**Directions for this task**
Extract the full set of records that follows, word for word.

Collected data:
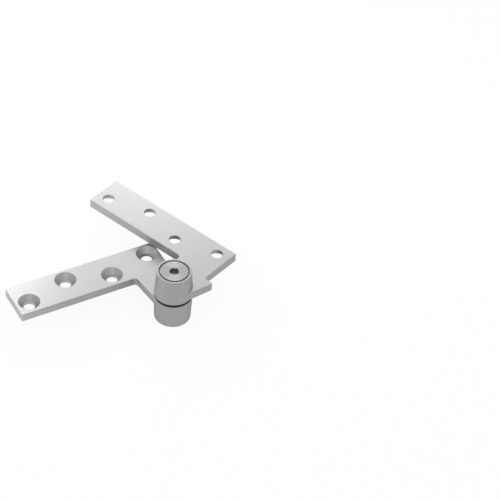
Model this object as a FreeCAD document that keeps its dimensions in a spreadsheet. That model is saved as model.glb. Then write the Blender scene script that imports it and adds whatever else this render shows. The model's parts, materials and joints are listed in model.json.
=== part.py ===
import FreeCAD, Part
import os
import Sketcher

# Offset top pivot for a swing door, in millimetres, +Z up. The origin lies on the pivot axis, midway
# between the two knuckles. The frame leaf lies along -X behind the axis and screws up into the header.
# The door leaf is the same plan turned over, and stands open about the axis. Inside the knuckles a
# captive adjusting screw raises and lowers a pivot pin, which engages a bush in the door leaf.

# Driving sizes: alias, value, what it measures
SIZES = [
    ("leaf_length", "107.95", "leaf, from free end to knuckle end"),
    ("leaf_width", "26.99", "leaf, across"),
    ("leaf_thickness", "6.35", "leaf plate"),
    ("face_offset", "19.05", "pivot axis to the face of the door and frame"),
    ("leaf_setback", "5.0", "near edge of the leaf behind that face"),
    ("end_overhang", "11.1", "knuckle end of the frame leaf past the pivot axis"),
    ("door_end_setback", "1.0", "door leaf further from the jamb than the frame leaf"),
    ("corner_radius", "1.0", "outside corners of the leaf in plan"),
    ("edge_break", "0.4", "broken rims of the leaves and of the knuckles' faces"),
    ("door_edge_break", "0.8", "broken rim of the door leaf at its outer face"),
    ("ear_corner_radius", "2.2", "inside corner between leaf and ear"),
    ("inner_flank_angle", "6.6", "taper of the ear towards the free end, degrees"),
    ("outer_flank_angle", "15.4", "taper of the ear on its other side, degrees"),
    ("flank_inset", "0.5", "ear flanks inside the knuckle's widest circle"),
    ("knuckle_radius", "12.9", "knuckle at its leaf face"),
    ("knuckle_height", "19.05", "knuckle, from its leaf face to its end"),
    ("knuckle_draft", "2.2", "taper of the knuckle side, degrees"),
    ("head_edge_bevel", "0.4", "broken rim of the frame knuckle"),
    ("foot_edge_radius", "1.0", "rounded foot of the door knuckle"),
    ("knuckle_gap", "2.0", "between the two leaves"),
    ("open_angle", "68.2", "door leaf turned from closed as shown, degrees"),
    ("hole_end_margin", "8.5", "first screw hole to the frame leaf's free end"),
    ("hole_knuckle_margin", "9.45", "last screw hole to the frame leaf's knuckle end"),
    ("near_row_margin", "9.65", "near row of holes to the near edge"),
    ("far_row_margin", "8.8", "far row of holes to the far edge"),
    ("hole_radius", "3.95", "screw hole"),
    ("countersink_radius", "7.2", "countersink at the face"),
    ("countersink_angle", "82.0", "countersink, degrees"),
    ("pin_radius", "7.14", "pivot pin"),
    ("pin_travel", "9.525", "lift of the pin, six turns of the screw"),
    ("pin_head_room", "0.3", "raised pin to the screw head"),
    ("pin_foot_room", "0.1", "raised pin above the frame knuckle's face"),
    ("pin_lead", "0.9", "chamfered lead at the foot of the pin"),
    ("running_clearance", "0.05", "radial clearance of turning and sliding fits"),
    ("stem_radius", "4.76", "adjusting screw stem"),
    ("stem_length", "14.3", "stem below the head"),
    ("stem_lead", "0.8", "chamfered tip of the stem"),
    ("head_radius", "9.4", "top face of the screw head"),
    ("head_chamfer", "1.0", "bevel of the head under the staked lip"),
    ("head_thickness", "3.0", "screw head"),
    ("head_clearance", "0.2", "radial clearance of the head in its recess"),
    ("lip_clearance", "0.7", "staked lip to the head, measured along the radius"),
    ("socket_width", "5.556", "hexagon socket across flats"),
    ("socket_depth", "3.8", "hexagon socket"),
    ("socket_mouth", "0.15", "countersunk mouth past the socket's corners"),
    ("socket_turn", "36.2", "socket turned from the X axis, degrees"),
    ("key_radius", "1.2", "key dowel that stops the pin turning"),
    ("key_length", "13.0", "key dowel"),
    ("key_lead", "0.25", "chamfered ends of the key"),
    ("key_clearance", "0.05", "radial clearance of the key"),
    ("bush_radius", "9.525", "outside of the door bush"),
    ("bush_length", "12.0", "door bush"),
    ("bush_lead", "0.5", "chamfered rims of the bush"),
    ("bush_interference", "0.01", "press fit of the bush in the knuckle"),
    ("bore_room", "1.5", "door bore below the bush"),
    ("washer_radius", "12.4", "thrust washer"),
    ("washer_thickness", "1.7", "thrust washer"),
    ("washer_clearance", "0.4", "washer around the pin"),
]

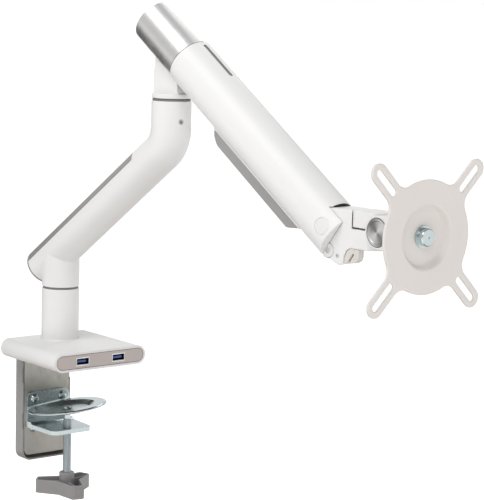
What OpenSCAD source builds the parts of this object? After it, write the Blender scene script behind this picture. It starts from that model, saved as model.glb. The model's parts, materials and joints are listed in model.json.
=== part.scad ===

**Output**
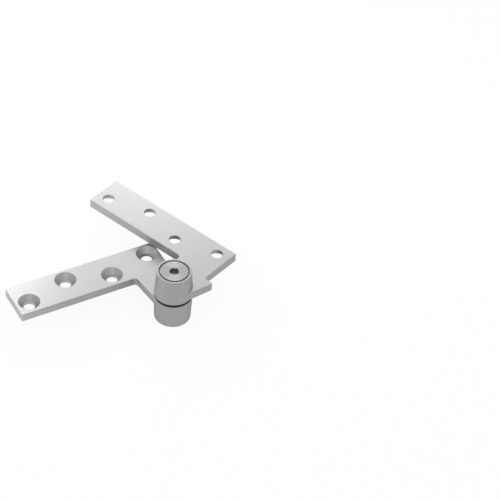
Model this object as a FreeCAD document that keeps its dimensions in a spreadsheet. That model is saved as model.glb. Then write the Blender scene script that imports it and adds whatever else this render shows. The model's parts, materials and joints are listed in model.json.
=== part.py ===
import FreeCAD, Part
import os
import Sketcher

# Offset top pivot for a swing door, in millimetres, +Z up. The origin lies on the pivot axis, midway
# between the two knuckles. The frame leaf lies along -X behind the axis and screws up into the header.
# The door leaf is the same plan turned over, and stands open about the axis. Inside the knuckles a
# captive adjusting screw raises and lowers a pivot pin, which engages a bush in the door leaf.

# Driving sizes: alias, value, what it measures
SIZES = [
    ("leaf_length", "107.95", "leaf, from free end to knuckle end"),
    ("leaf_width", "26.99", "leaf, across"),
    ("leaf_thickness", "6.35", "leaf plate"),
    ("face_offset", "19.05", "pivot axis to the face of the door and frame"),
    ("leaf_setback", "5.0", "near edge of the leaf behind that face"),
    ("end_overhang", "11.1", "knuckle end of the frame leaf past the pivot axis"),
    ("door_end_setback", "1.0", "door leaf further from the jamb than the frame leaf"),
    ("corner_radius", "1.0", "outside corners of the leaf in plan"),
    ("edge_break", "0.4", "broken rims of the leaves and of the knuckles' faces"),
    ("door_edge_break", "0.8", "broken rim of the door leaf at its outer face"),
    ("ear_corner_radius", "2.2", "inside corner between leaf and ear"),
    ("inner_flank_angle", "6.6", "taper of the ear towards the free end, degrees"),
    ("outer_flank_angle", "15.4", "taper of the ear on its other side, degrees"),
    ("flank_inset", "0.5", "ear flanks inside the knuckle's widest circle"),
    ("knuckle_radius", "12.9", "knuckle at its leaf face"),
    ("knuckle_height", "19.05", "knuckle, from its leaf face to its end"),
    ("knuckle_draft", "2.2", "taper of the knuckle side, degrees"),
    ("head_edge_bevel", "0.4", "broken rim of the frame knuckle"),
    ("foot_edge_radius", "1.0", "rounded foot of the door knuckle"),
    ("knuckle_gap", "2.0", "between the two leaves"),
    ("open_angle", "68.2", "door leaf turned from closed as shown, degrees"),
    ("hole_end_margin", "8.5", "first screw hole to the frame leaf's free end"),
    ("hole_knuckle_margin", "9.45", "last screw hole to the frame leaf's knuckle end"),
    ("near_row_margin", "9.65", "near row of holes to the near edge"),
    ("far_row_margin", "8.8", "far row of holes to the far edge"),
    ("hole_radius", "3.95", "screw hole"),
    ("countersink_radius", "7.2", "countersink at the face"),
    ("countersink_angle", "82.0", "countersink, degrees"),
    ("pin_radius", "7.14", "pivot pin"),
    ("pin_travel", "9.525", "lift of the pin, six turns of the screw"),
    ("pin_head_room", "0.3", "raised pin to the screw head"),
    ("pin_foot_room", "0.1", "raised pin above the frame knuckle's face"),
    ("pin_lead", "0.9", "chamfered lead at the foot of the pin"),
    ("running_clearance", "0.05", "radial clearance of turning and sliding fits"),
    ("stem_radius", "4.76", "adjusting screw stem"),
    ("stem_length", "14.3", "stem below the head"),
    ("stem_lead", "0.8", "chamfered tip of the stem"),
    ("head_radius", "9.4", "top face of the screw head"),
    ("head_chamfer", "1.0", "bevel of the head under the staked lip"),
    ("head_thickness", "3.0", "screw head"),
    ("head_clearance", "0.2", "radial clearance of the head in its recess"),
    ("lip_clearance", "0.7", "staked lip to the head, measured along the radius"),
    ("socket_width", "5.556", "hexagon socket across flats"),
    ("socket_depth", "3.8", "hexagon socket"),
    ("socket_mouth", "0.15", "countersunk mouth past the socket's corners"),
    ("socket_turn", "36.2", "socket turned from the X axis, degrees"),
    ("key_radius", "1.2", "key dowel that stops the pin turning"),
    ("key_length", "13.0", "key dowel"),
    ("key_lead", "0.25", "chamfered ends of the key"),
    ("key_clearance", "0.05", "radial clearance of the key"),
    ("bush_radius", "9.525", "outside of the door bush"),
    ("bush_length", "12.0", "door bush"),
    ("bush_lead", "0.5", "chamfered rims of the bush"),
    ("bush_interference", "0.01", "press fit of the bush in the knuckle"),
    ("bore_room", "1.5", "door bore below the bush"),
    ("washer_radius", "12.4", "thrust washer"),
    ("washer_thickness", "1.7", "thrust washer"),
    ("washer_clearance", "0.4", "washer around the pin"),
]

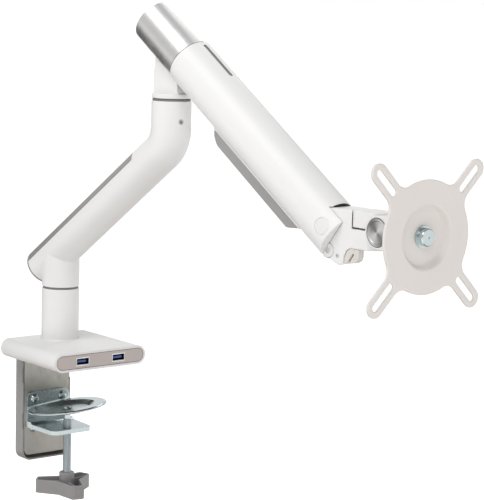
What OpenSCAD source builds the parts of this object? After it, write the Blender scene script behind this picture. It starts from that model, saved as model.glb. The model's parts, materials and joints are listed in model.json.
=== part.scad ===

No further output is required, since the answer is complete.